- Born: 17 February 1981 (age 44) Fredrikstad, Norway
- Height: 5 ft 10 in (178 cm)
- Weight: 180 lb (82 kg; 12 st 12 lb)
- Position: Center
- Shot: Left
- Played for: Frölunda Tingsryd Skellefteå Vålerenga Lørenskog
- National team: Norway
- Playing career: 2000–2011

= Anders Fredriksen =

Norwegian ice hockey player

Anders Fredriksen (born 17 February 1981) is a Norwegian former professional ice hockey player, who played several seasons for Vålerenga in GET-ligaen.

==Playing career==

===Early career===
He moved to Sweden as a 17-year-old, and started playing for Frölunda in the Swedish junior league, J20 Superelit.
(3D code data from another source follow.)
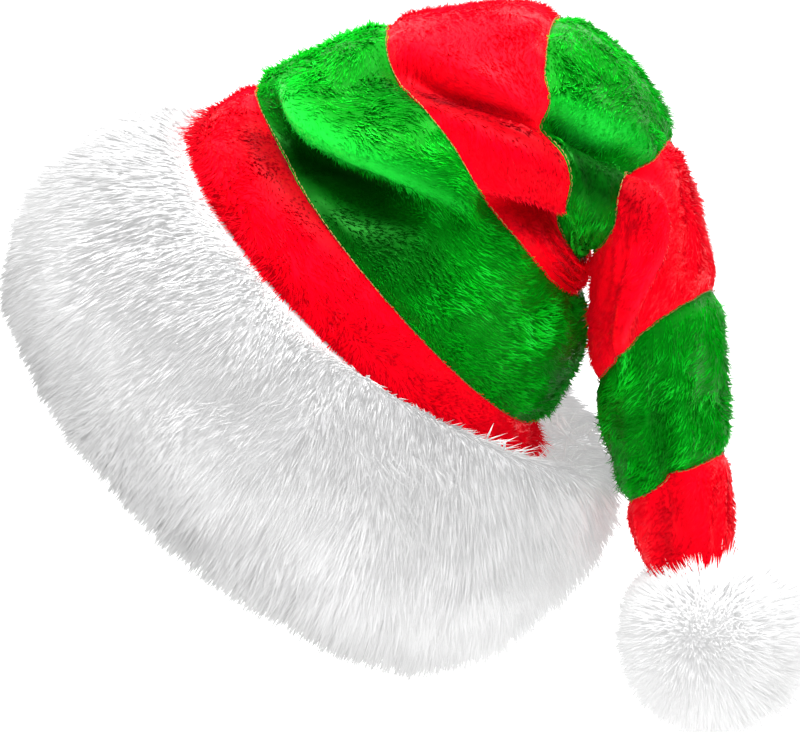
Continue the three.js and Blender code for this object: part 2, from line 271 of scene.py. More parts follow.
def plane(degrees):
    """Directions in the XZ plane, in degrees above +X."""
    angle = np.radians(np.asarray(degrees, float))
    return np.stack([np.cos(angle), np.zeros_like(angle), np.sin(angle)], -1)


HEAD_AXIS = plane(90 - HEAD_LEAN)
HEAD_BACK = plane(-HEAD_LEAN)


def unit(vectors):
    """The vectors with length 1."""
    return vectors / np.maximum(np.linalg.norm(vectors, axis=-1, keepdims=True), 1e-12)


def between(positions, values, at):
    """A smooth value between the rows of a table: a cubic through all of them."""
    rows = np.arange(len(positions))
    low, high = np.maximum(rows - 1, 0), np.minimum(rows + 1, rows[-1])
    slopes = (values[high] - values[low]) / (positions[high] - positions[low])
    row = np.clip(np.searchsorted(positions, at, side="right") - 1, 0, rows[-1] - 1)
    span = positions[row + 1] - positions[row]
    t = (at - positions[row]) / span
    rise = values[row + 1] - values[row]
    a, b = slopes[row] * span, slopes[row + 1] * span
    return values[row] + t * a + t**2 * (3 * rise - 2 * a - b) + t**3 * (a + b - 2 * rise)


def columns(names, rows):
    """A table's columns by name."""
    return dict(zip(names, np.array(rows, float).T))


class Crown:
    """The skin of the folded cone. A place on it is at, in stripes from the brim, and turn, in
    degrees round it, with 0 on top and 90 on the -Y side."""

    def __init__(self, sizes):
        self.sizes = sizes
        self.stripe = sizes.stripe_width
        self.diameter = sizes.head_opening + 2 * sizes.cloth_wall
        self.rows = columns(SECTION_COLUMNS, SECTIONS)
        step = self.rows["stripes"] * self.stripe + self.rows["openings"] * sizes.head_opening
        moves = plane(self.rows["heading"]) * step[:, None]
        moves[0] = HEAD_AXIS * sizes.brim_height
        self.centres = np.cumsum(moves, 0)

    def column(self, name, at):
        """One column of the sections at a place."""
        return between(self.rows["at"], self.rows[name], at)

    def smooth(self, at, turn):
        """A point of the skin before it is folded."""
        lean, skew = self.column("lean", at), np.radians(self.column("skew", at))
        x, _, z = self.centres.T
        centre = np.stack([between(self.rows["at"], x, at), 0 * at, between(self.rows["at"], z, at)], -1)
        near = plane(lean) * np.sin(skew)[..., None]
        near[..., 1] = -np.cos(skew)
        c, s = np.cos(np.radians(turn)), np.sin(np.radians(turn))
        wide = self.column("wide", at) * self.diameter / 2 * c * (1 - self.column("pinch", at) * s * s)
        deep = self.column("deep", at) * self.diameter / 2 * s
        return centre + plane(lean + 90) * wide[..., None] + near * deep[..., None]

    def folded(self, at, turn):
        """How far the folds push the skin out, in metres, slide it along, in stripes, and turn it, in
        degrees, and how shaded it is: 1 in a pocket, below 0 on a lip."""
        size = self.column("wide", at) + self.column("deep", at)
        per_degree = np.radians(size * self.diameter / 4)
        push, slide, spin, shade = (np.zeros_like(at) for _ in range(4))
        for ats, turns, depth, lip, broad, slid, over in FOLDS + CREASES:
            line_at, line_turn = (ats[1] - ats[0]) * self.stripe, (turns[1] - turns[0]) * per_degree
            long = np.hypot(line_at, line_turn)
            line_at, line_turn = line_at / long, line_turn / long
            place_at, place_turn = (at - ats[0]) * self.stripe, (turn - turns[0]) * per_degree
            run = place_at * line_at + place_turn * line_turn
            along = np.clip(run / long, 0, 1)
            past = (run - along * long) / (broad * self.diameter)
            side = (line_at * place_turn - line_turn * place_at) / (broad * self.diameter)
            strength = np.sin(np.pi * (FOLD_CUT_OFF + (1 - 2 * FOLD_CUT_OFF) * along)) * np.exp(-(past**2))
            valley, edge = np.exp(-(side**2)), np.exp(-(((side + FOLD_LIP_PLACE) / FOLD_LIP_OVER) ** 2))
            push += strength * (edge * lip - valley * depth) * self.diameter
            slide += strength * valley * slid
            hang = strength * over * self.diameter * np.exp(-(((side + LIP_HANGS_AT) / LIP_HANGS_OVER) ** 2))
            slide -= hang * line_turn / self.stripe
            spin += hang * line_at / per_degree
            # Painted shade in the pocket beside the fold's valley and a painted highlight on its lip
            pocket = np.exp(-(((side - POCKET_AT - POCKET_BY_DEPTH * depth) / POCKET_REACH) ** 2))
            rim_highlight = np.exp(-(((side - RIM_AT) / RIM_REACH) ** 2))
            shade += strength * (pocket * max(depth, 0) - rim_highlight * lip) / FULL_SHADE_DEPTH
        return push, slide, spin, np.clip(shade, -1, 1)

    def sewn(self, at, turn):
        """How far the seams pull the skin in and pucker it, and its soft lumps, in metres."""
        ahead = self.smooth(at + 0.01, turn) - self.smooth(at - 0.01, turn)
        from_seam = np.abs(at - np.round(at)) * np.linalg.norm(ahead, axis=-1) / 0.02
        dip = -self.sizes.seam_dip * np.exp(-((from_seam / self.sizes.seam_reach) ** 2))
        waves = np.array([row[3] for row in STRIPES] + [STRIPES[-1][3]])
        waves = waves[np.clip(np.round(at), 0, len(STRIPES)).astype(int)]
        angle = np.radians(turn)
        pucker = np.sin(waves * angle) + 0.6 * np.sin((waves - 8) * angle + 2 * np.round(at))
        pucker *= 0.00035 * np.exp(-((from_seam / 0.009) ** 2))
        lumps = np.sin(9 * angle + 5.1 * at) * np.sin(4.3 * at + 1.3) + np.sin(14 * angle - 7.7 * at + 2.0)
        lumps = (0.0008 + 0.0004 * lumps) * np.minimum(from_seam / 0.01, 1)
        return dip + pucker + lumps + self.gathered(at, turn)

    def gathered(self, at, turn):
        """How far the bunched cloth under the fold stands out, in metres."""
        out = np.zeros_like(at)
        for ats, turns, ripples, high in GATHERS:
            along = np.clip((at - ats[0]) / (ats[1] - ats[0]), 0, 1)
            across = np.clip((turn - turns[0]) / (turns[1] - turns[0]), 0, 1)
            skewed = along + 0.08 * np.sin(5 * across)
            ripple = np.sin(2 * np.pi * ripples * skewed) + 0.3 * np.sin(3.1 * ripples * skewed + 9 * across)
            out += high * self.diameter * ripple * np.sin(np.pi * along) ** 0.7 * np.sin(np.pi * across) ** 1.5
        return out

    def skin(self, at, turn):
        """A point of the finished skin."""
        push, slide, spin, _ = self.folded(at, turn)
        moved, spun = at + slide, turn + spin
        push = push + self.sewn(at, turn)
        return self.smooth(moved, spun) + self.out_of(self.smooth, moved, spun) * push[..., None]

    def out_of(self, point, at, turn):
        """The way out of the skin."""
        along = point(at + COMPARE_ALONG, turn) - point(at - COMPARE_ALONG, turn)
        around = point(at, turn + COMPARE_ROUND) - point(at, turn - COMPARE_ROUND)
        return unit(np.cross(unit(around), unit(along)))


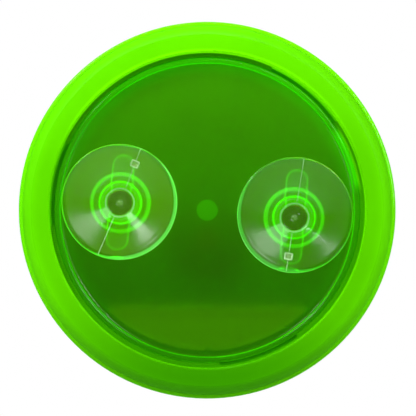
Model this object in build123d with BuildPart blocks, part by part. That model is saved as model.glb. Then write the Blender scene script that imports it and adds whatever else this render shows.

After having 42 points in 39 matches during the 1999–2000 season, he signed with Tingsryd in HockeyAllsvenskan.

===Skellefteå===
On 15 May 2001, it was announced that Fredriksen would leave Tingsryd for the ambitious Northern Swedish team Skellefteå, along with Daniel Ström and Pasi Mustonen.

===Vålerenga===
Before the 2003–04 GET-ligaen season, Fredriksen decided to move back to Norway and play for Vålerenga Ishockey. After having three straight 40+ points seasons, he had 58 points in 45 matches in the 2009–10 GET-ligaen season, and finished sixth in the point statistics. In his last season as an active player, he played for Lørenskog.

==International play==
Fredriksen played for the Norwegian national team during the 2000 and 2001 IIHF World Championship. After 9 years absence, he was again selected for the 2010 and 2011 Championships. He has also played on the Norwegian national junior team.